Il ne nie pas des problèmes, mais voit déjà les solutions :
« On embauche deux ou trois jeunes rangés du quartier, et c’est bon ! Les agents de sécurité ne font rien. Si une fille se fait agresser, je le vois avant eux. »
Sur fond sonore râpeux, venu remplacer la musique espagnole des syndiqués, Nelson assure : « Ici, c’est la Suisse. »
« Eviter la forteresse »
A deux tables de là, trois professeurs discutent autour d’un café. Alain Sinou enseigne l’urbanisme et apprécie la solidarité qui règne entre membres du personnel, autant que les bons rapports qu’il entretient avec la plupart des étudiants. Ce qui ne l’empêche pas de défendre l’idée de mesures sécuritaires supplémentaires :
« Il y a vraiment un gang organisé qui deale, casse et agresse. Ce nouveau règlement, c’est le prix à payer pour pouvoir les empêcher de rentrer. »
La solution apportée par la direction lui semble la meilleure, sinon la moins pire :
« Pour moi, mieux vaut une présence humaine, particulièrement le soir, plutôt qu’un véritable filtrage comme ça se fait ailleurs, via des portillons. »
Professeur de philosophie, Charles Ramond ajoute :
« C’est bien connu, la dégradation attire la dégradation. Il faut absolument réhabiliter les locaux. »
Des mesures floues
Les étudiants mobilisés se sentent visés. Ils craignent que Paris-VIII ne devienne une fac aseptisée, aux murs immaculés et aux allées vides. Certains voient dans ce nouveau règlement une volonté de prévenir les mouvements étudiants.

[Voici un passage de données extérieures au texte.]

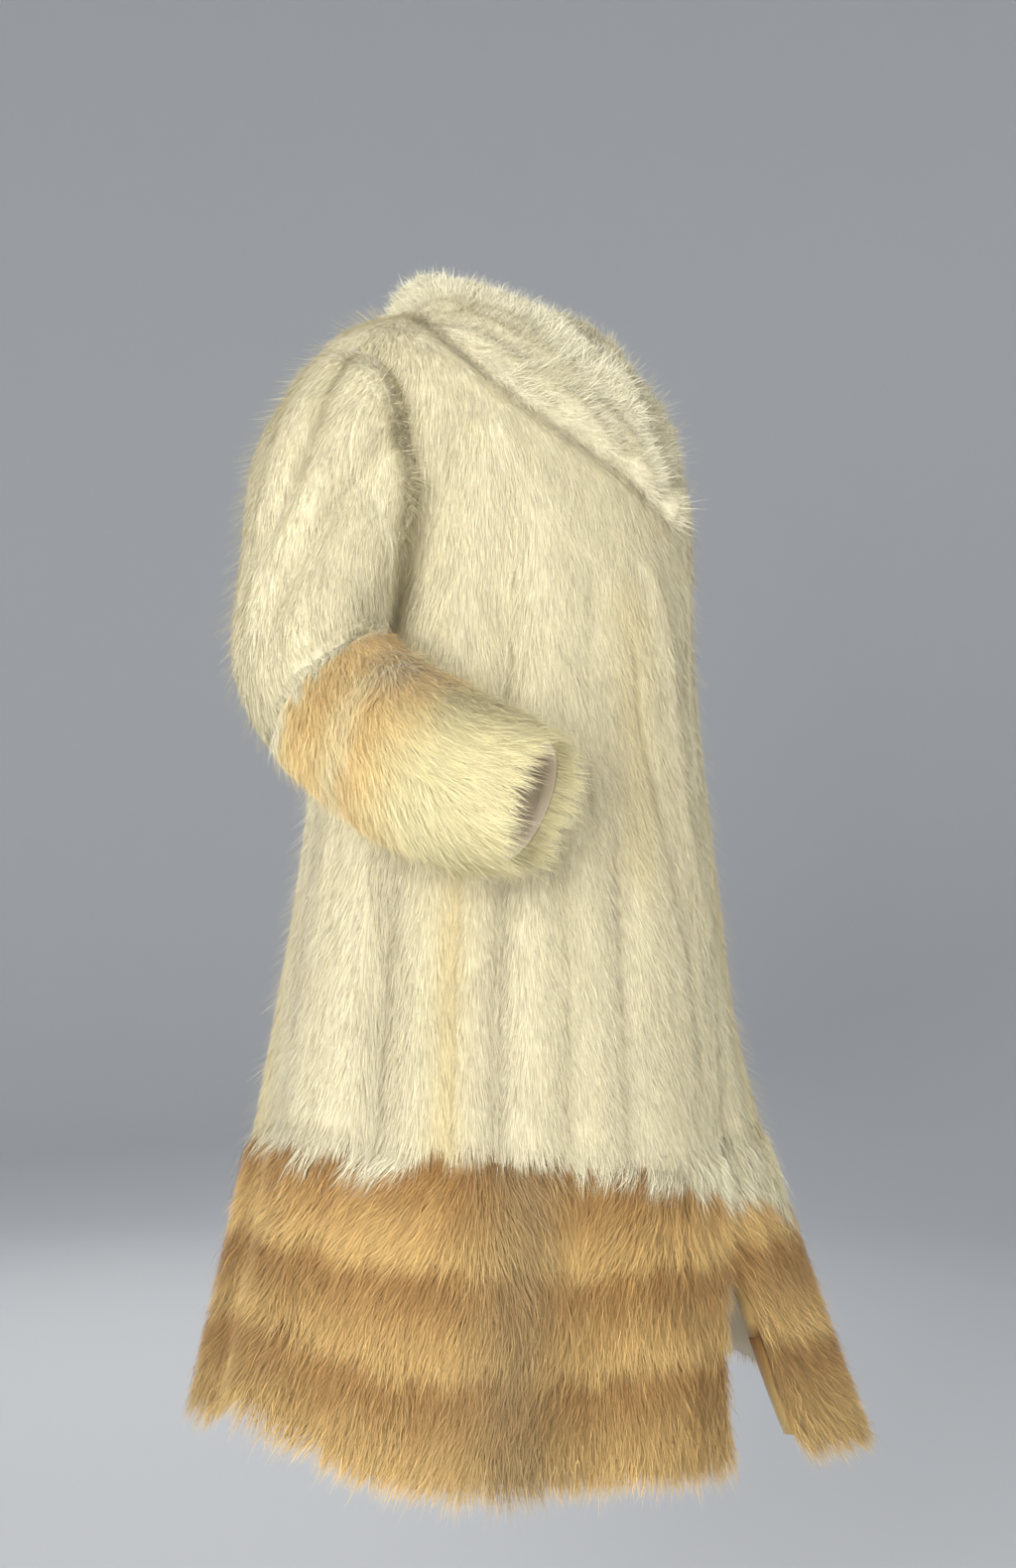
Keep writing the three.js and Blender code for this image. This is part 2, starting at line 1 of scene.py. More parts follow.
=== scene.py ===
import math
import bpy
import numpy as np
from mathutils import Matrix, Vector


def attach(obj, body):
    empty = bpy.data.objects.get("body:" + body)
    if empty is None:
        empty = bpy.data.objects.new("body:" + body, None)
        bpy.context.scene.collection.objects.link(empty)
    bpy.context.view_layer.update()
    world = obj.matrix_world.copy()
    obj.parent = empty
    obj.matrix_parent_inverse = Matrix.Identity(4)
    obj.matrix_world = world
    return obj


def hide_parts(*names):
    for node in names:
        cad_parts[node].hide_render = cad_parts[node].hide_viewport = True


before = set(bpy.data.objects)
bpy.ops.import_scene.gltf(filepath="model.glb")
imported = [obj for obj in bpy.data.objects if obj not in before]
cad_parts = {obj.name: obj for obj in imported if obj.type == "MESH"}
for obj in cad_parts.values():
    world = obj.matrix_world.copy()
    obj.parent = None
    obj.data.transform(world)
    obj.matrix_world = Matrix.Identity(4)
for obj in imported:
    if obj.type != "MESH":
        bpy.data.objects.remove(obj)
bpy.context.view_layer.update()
print("frame loaded")

# sizes, in millimetres as in the cut

coat = {
    "leather": 2.5,
    "lapDepth": 24,
    "lapStart": 6,
    "lapFade": 52,
    "armpitUp": 720,
    "shoulderUp": 875,
    "neckUp": 990,
    "armholeFore": 14,
    "armholeAft": 30,
    "armholePoint": 1.6,
    "rowLean": 1.6,
    "hemTop": 240,
    "ringStep": 21,
    "sleeveSides": 32,
    "rimShare": 0.55,
    "sleeveRimShare": 0.4,
}

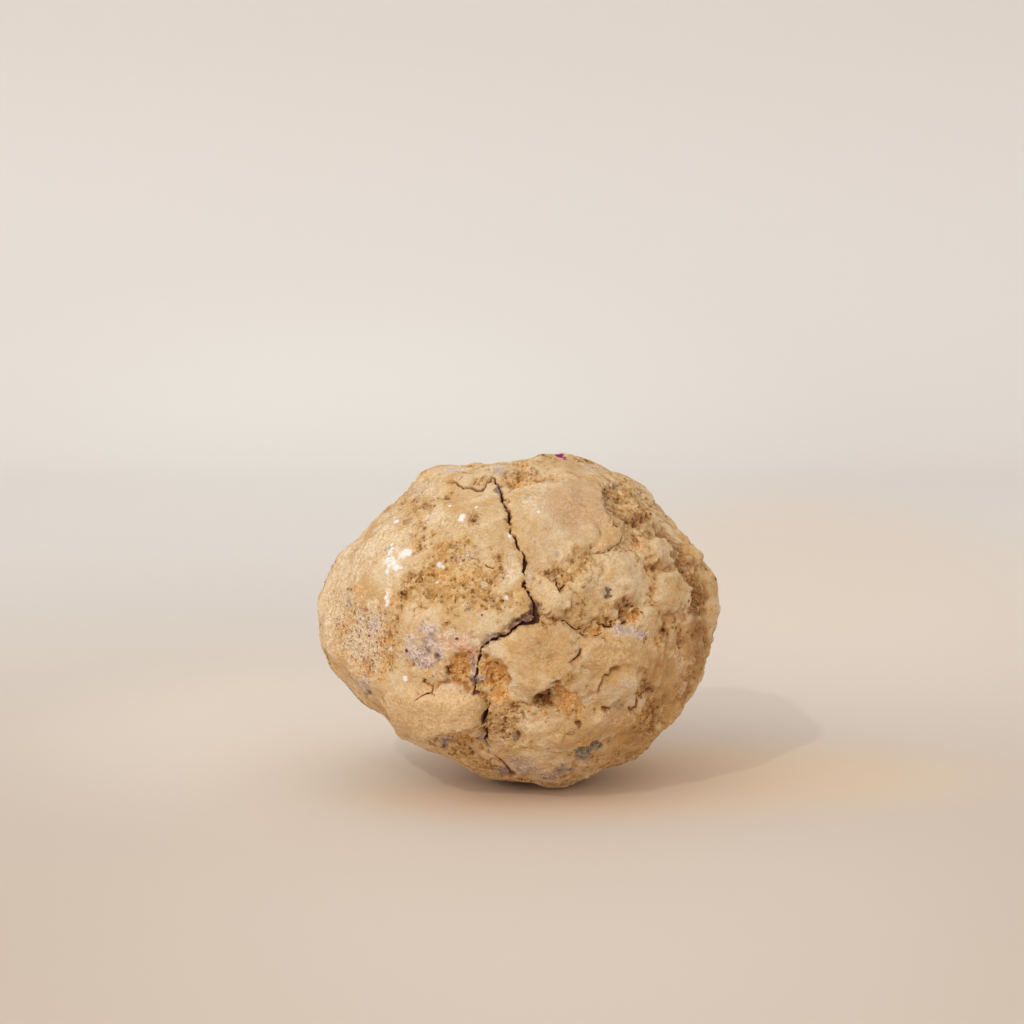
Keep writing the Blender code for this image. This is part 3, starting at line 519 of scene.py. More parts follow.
def beside(points, line, reach):
    """How far each point is from the line, how far along it from 0 to 1, and 1 or -1 for left or right of it.

    Beyond the reach the distance is the reach. Left and right are told only for pixels.
    """
    line = np.array(line, float)
    flat = line.shape[1] == 2
    near = near_box(points, line, reach)
    close = points[near]
    lengths = np.linalg.norm(np.diff(line, axis=0), axis=1)
    starts = np.concatenate([[0.0], np.cumsum(lengths)])
    nearest = np.full(len(close), float(reach))
    share = np.zeros(len(close))
    hand = np.ones(len(close))
    for i, (a, b) in enumerate(zip(line, line[1:])):
        away, t = from_stretch(close, a, b)
        nearer = away < nearest
        nearest = np.where(nearer, away, nearest)
        share = np.where(nearer, (starts[i] + t * lengths[i]) / starts[-1], share)
        if flat:
            left = (close - a) @ np.array([(b - a)[1], -(b - a)[0]])
            hand = np.where(nearer, np.where(left > 0, 1.0, -1.0), hand)
    distance, along, side = np.full(len(points), float(reach)), np.zeros(len(points)), np.ones(len(points))
    distance[near], along[near], side[near] = nearest, share, hand
    return distance, along, side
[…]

La direction est exaspérée :
« C’est une poignée d’étudiants qui fait beaucoup de bruit et avec une drôle de conception de la démocratie. Nous n’attaquons pas la liberté syndicale, c’est un fantasme. Que font-ils, eux, pour être plus en lien avec le territoire ? La plupart viennent de Paris et ne connaissent pas la Seine-Saint-Denis. »
Fantasmes ou inquiétudes légitimes, le manque de transparence qui entoure le projet rend le verdict difficile. Mais Vincennes l’expérimentale prend le pli et emboîte le pas aux autres facs parisiennes sur la pente du contrôle.